Конечно, никто не мог знать содержание секретного плана «Ост», который предусматривал полное онемечивание Галиции, однако даже простые львовяне догадывались, что гитлеровцы вынашивают зловещие намерения относительно автохтонного галицийского населения. Распространенная оккупационная поговорка: «Немцы евреями заквасят, а нами (то есть украинцам и полякам) замесят», — осенью 1943 года стала грозной реальностью. В октябре в дистрикте Галиция специальным указом введено чрезвычайное положение и введены особые судебные трибуналы. Одновременно была введена варварская система заложников. Складывалось впечатление, что покончив с евреями, гестаповская машина террора принялась за украинцев и поляков.
Взволнованно, перебивая один другого, дядя Каминский вместе с женой Зоськой рассказывали нам, как на Стрелецкой площади (теперь Данила Галицкого), где он и проживали, в том месте, где начинается гора Высокого замка,
— Проклятые швабы стремятся запугать людей, — утвердительно сказал дядя.
— Немцы собираются уничтожить нас так же, как они уничтожили евреев, — жаловалась тетка Зоська. Подобную оценку экзекуции дали соседи и знакомые. В следующие дни на этой же Стрелецкой площади показательно расстреляли еще две партии заложников. Так немцы восстановили в Галиции средневековый обычай привселюдных экзекуций в центре города, от которых европейские страны, основываясь на христианских моральных основах, давно отказались (в некоторых мусульманских странах и Китае они продолжаются до сих пор). Исполнение смертного наказания, по приговору суда, должно происходить в пределах тюремного комплекса, а не публично.

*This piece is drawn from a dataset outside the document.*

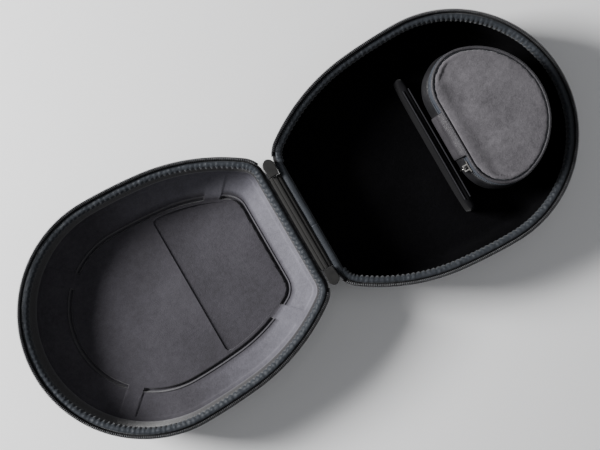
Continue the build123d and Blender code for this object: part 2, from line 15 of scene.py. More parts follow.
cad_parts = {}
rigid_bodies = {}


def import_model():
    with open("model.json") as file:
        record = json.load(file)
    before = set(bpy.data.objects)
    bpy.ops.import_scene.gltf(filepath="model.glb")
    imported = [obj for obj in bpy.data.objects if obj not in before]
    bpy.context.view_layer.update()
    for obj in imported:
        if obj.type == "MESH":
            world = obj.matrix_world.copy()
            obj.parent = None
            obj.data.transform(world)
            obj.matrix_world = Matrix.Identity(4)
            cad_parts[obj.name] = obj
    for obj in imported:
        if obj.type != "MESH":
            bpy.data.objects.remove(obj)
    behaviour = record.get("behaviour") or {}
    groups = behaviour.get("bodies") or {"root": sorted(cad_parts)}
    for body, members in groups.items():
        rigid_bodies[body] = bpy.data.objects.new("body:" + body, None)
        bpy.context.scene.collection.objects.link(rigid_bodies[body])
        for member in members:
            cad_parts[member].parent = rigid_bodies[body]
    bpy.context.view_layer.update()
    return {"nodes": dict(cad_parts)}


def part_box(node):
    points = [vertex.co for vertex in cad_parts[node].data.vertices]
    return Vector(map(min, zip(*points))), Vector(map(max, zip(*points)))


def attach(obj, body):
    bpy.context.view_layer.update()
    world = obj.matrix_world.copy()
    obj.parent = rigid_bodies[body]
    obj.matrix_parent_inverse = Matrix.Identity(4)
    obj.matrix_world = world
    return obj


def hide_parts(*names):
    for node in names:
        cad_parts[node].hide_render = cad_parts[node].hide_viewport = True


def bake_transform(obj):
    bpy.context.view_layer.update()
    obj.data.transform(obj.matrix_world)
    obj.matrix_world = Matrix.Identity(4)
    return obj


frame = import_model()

MM = 0.001
DOUBLES = 0.02 * MM
NODES = frame["nodes"]
random.seed(7)
for leftover in [o for o in bpy.data.objects if o.name in ("Cube", "Light", "Camera")]:
    bpy.data.objects.remove(leftover)

# %% [markdown]
# Blender's operators act on whatever is selected, and loading the frame leaves its nodes selected.
# So a few short helpers select one piece, open it for editing, and pick parts of it by their place.


# %% Selecting and editing
def only(piece):
    """Selects this piece and nothing else."""
    if bpy.context.object and bpy.context.object.mode != "OBJECT":
        bpy.ops.object.mode_set(mode="OBJECT")
    bpy.ops.object.select_all(action="DESELECT")
    piece.select_set(True)
    bpy.context.view_layer.objects.active = piece
    return piece


def edit(piece, mode="VERT"):
    """Opens a piece in edit mode with nothing picked."""
    only(piece)
    bpy.ops.object.mode_set(mode="EDIT")
    bpy.ops.mesh.select_mode(type=mode)
    bpy.ops.mesh.select_all(action="DESELECT")


def pick(piece, test):
    """Picks the vertices whose place passes a test, and the edges and faces between them."""
    mesh = bmesh.from_edit_mesh(piece.data)
    for vertex in mesh.verts:
        vertex.select = bool(test(vertex.co))
    mesh.select_flush_mode()
    mesh.select_flush(True)
    bmesh.update_edit_mesh(piece.data)


def close_edit():
    bpy.ops.object.mode_set(mode="OBJECT")


def apply_all(piece):
    """Applies a piece's modifiers in order."""
    only(piece)
    for modifier in list(piece.modifiers):
        bpy.ops.object.modifier_apply(modifier=modifier.name)


def settle(piece):
    """Puts a piece's place into its mesh, so that its object sits at the origin."""
    only(piece)
    bpy.ops.object.transform_apply(location=True, rotation=True, scale=True)


def outward(piece):
    """Merges doubles and turns every face outwards."""
    edit(piece)
    bpy.ops.mesh.select_all(action="SELECT")
    bpy.ops.mesh.remove_doubles(threshold=DOUBLES)
    bpy.ops.mesh.normals_make_consistent(inside=False)
    close_edit()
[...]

Волна гестаповского террора нарастала как во Львове, так и на периферии. С целью нагнетания ужаса, запугать и парализовать сопротивление населения, по городу развесили объявления со списками фамилий следующих заложников, предназначенных к смертной казни. Эти афишки были бледно-розового цвета и издали бросались в глаза. Львовяне молча, с траурной почтительностью читали эти кровавого оттенка списки смерти. В них были напечатаны имена, фамилии, год рождения жертвы и причина казни. Постоянно фигурировали две причины: «За принадлежность к запрещенным организациям» (имелось ввиду ОУН и АК) и «за укрывательство евреев». Относительно второго «преступления», то гитлеровцы знали, что если они будут действовать так, как в оккупированных Франции, Голландии или Норвегии и не будут применять драконовских методов, то люди спрячут от них половину галицийских евреев.
Однажды мы с мамой направлялись на излюбленный рынок Теодора. По дороге было необходимо пересечь площадь Збижжеву (Зерновую) или, под другим названием, площадь Сольских. Когда-то тут торговали зерном, теперь на этом месте находится гостиница «Львов». На подходе к площади Збижжевой мы встретили скучившуюся толпу. Выяснилось, что толпа собралась посмотреть расстрел заложников. С целью привлечь зрителей и чтобы сделать из процедуры экзекуции чуть ли не «народное торжество», по львовскому радио и с помощью уличных громкоговорителей власти проинформировали население, где и когда произойдет казнь. Гитлеровцы наивно считали, что таким методом они психологически сломают сопротивление автохтонов и привьют им покорность перед расой господ.
На Збижжевую площадь выходила широкая глухая стена дома со стороны улицы Солнечной (теперь улица Кулиша, 6-а). Накануне под эту стену предусмотрительно завезли несколько кубов земли и на скорую руку сделали насыпь в рост человека. Опытные палачи таким способом береглись от рикошета пуль. Когда мы с мамой подошли ближе, то уже с трех сторон площадь окружали прямые ряды вооруженных винтовками немецких полицейских. Сверкали оружие и стальные шлемы. Таким образом образовался закрытый квадрат, в котором должно было произойти театрализованной кровавое деяние. В середину квадрата въехали военные автомобили с солдатами экзекуционной команды и гестаповскими офицерами. Из одной крытой машины вывели пять приговоренных к смерти человек с завязанными сзади руками. Их поставили под стеной. Все происходило быстро, четко, согласованно с немецкой тщательностью к организационным мелочам. На фоне черной земли жертвы выглядели смертельно бледными (люди потом говорили, что из них, наверно, перед этим выкачали кровь для раненых немецких солдат). Напротив заложников выстроилась экзекуционная команда. По приказу офицера «Ахтунг!» солдаты подняли винтовки, прицелились и по команде «Фоер!» грохнул залп. Убитые попадали не так вяло, как это показывают в кино, а сразу, всем телом, словно подкошенные. Элегантный офицер в каске, в перчатках, вынул пистолет и медленно прошелся вдоль стены. Кто подавал признаки жизни, он того добивал выстрелом в голову. По команде из другого крытого автомобиля выскочило две пары сильных мужчин в полосатой тюремной одежде с носилками и отнесли трупы в свой грузовик. Тогда из первого автомобиля вывели очередную пятерку обреченных и снова поставили под стену.